Effect of the Micellar Electric Field on Electron-Transfer Processes. A Study of the Metal-to-Metal Charge Transfer within the Binuclear Complex Pentaammineruthenium(III)−(μ-Cyano)pentacyanoruthenium(II) in Micellar Solutions of Sodium Dodecylsulfate (SDS) and Hexadecyltrimethylammonium Chloride (CTACl)

Abstract

The metal-to-metal charge-transfer band within the binuclear complex pentaammineruthenium(III)−(μ-cyano)pentacyanoruthenium(II), a Robin−Day class II complex, was studied in solutions containing sodium dodecyl sulfate (SDS) and hexadecyltrimethylammonium chloride (CTACl). The redox potentials of both ruthenium centers were also measured.

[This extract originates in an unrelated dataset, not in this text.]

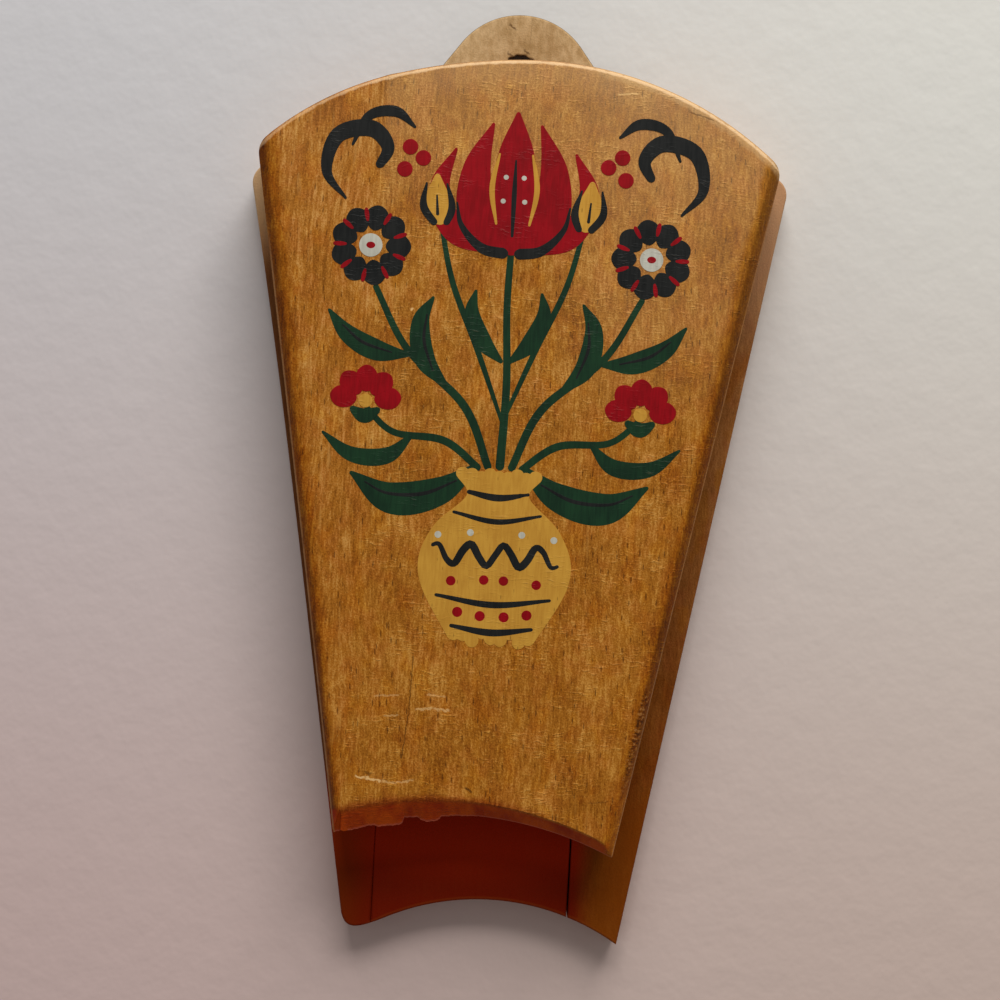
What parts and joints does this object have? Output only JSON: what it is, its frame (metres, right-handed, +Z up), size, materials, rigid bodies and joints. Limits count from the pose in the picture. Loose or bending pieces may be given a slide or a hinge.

From the optical and electrochemical (redox) data, both the reorganization free energy and the reaction free energy corresponding to the electron transfer were obtained. It was found that in solutions containing the anionic surfactant the relevant parameters for the electron-transfer process, that is, the free energies of reorganization and reaction, are quite similar to those corresponding to aqueous electrolyte solutions. In the case of the solutions containing the cationic surfactant, these parameters are quite different from those of the aqueous electrolyte solutions. The results are interpreted taking into account the effects of the micellar electric field on both the binuclear complex and the medium (solvent) surrounding it. These effects depend on the (average) position of the binuclear complex in relation to the micelle: in the case of cationic micelles the binuclear complex penetrates the Stern layer. When the micelles are anionic, the binuclear complex is, on the average, outside this layer, but a residual influence of the micellar field seems to be operative.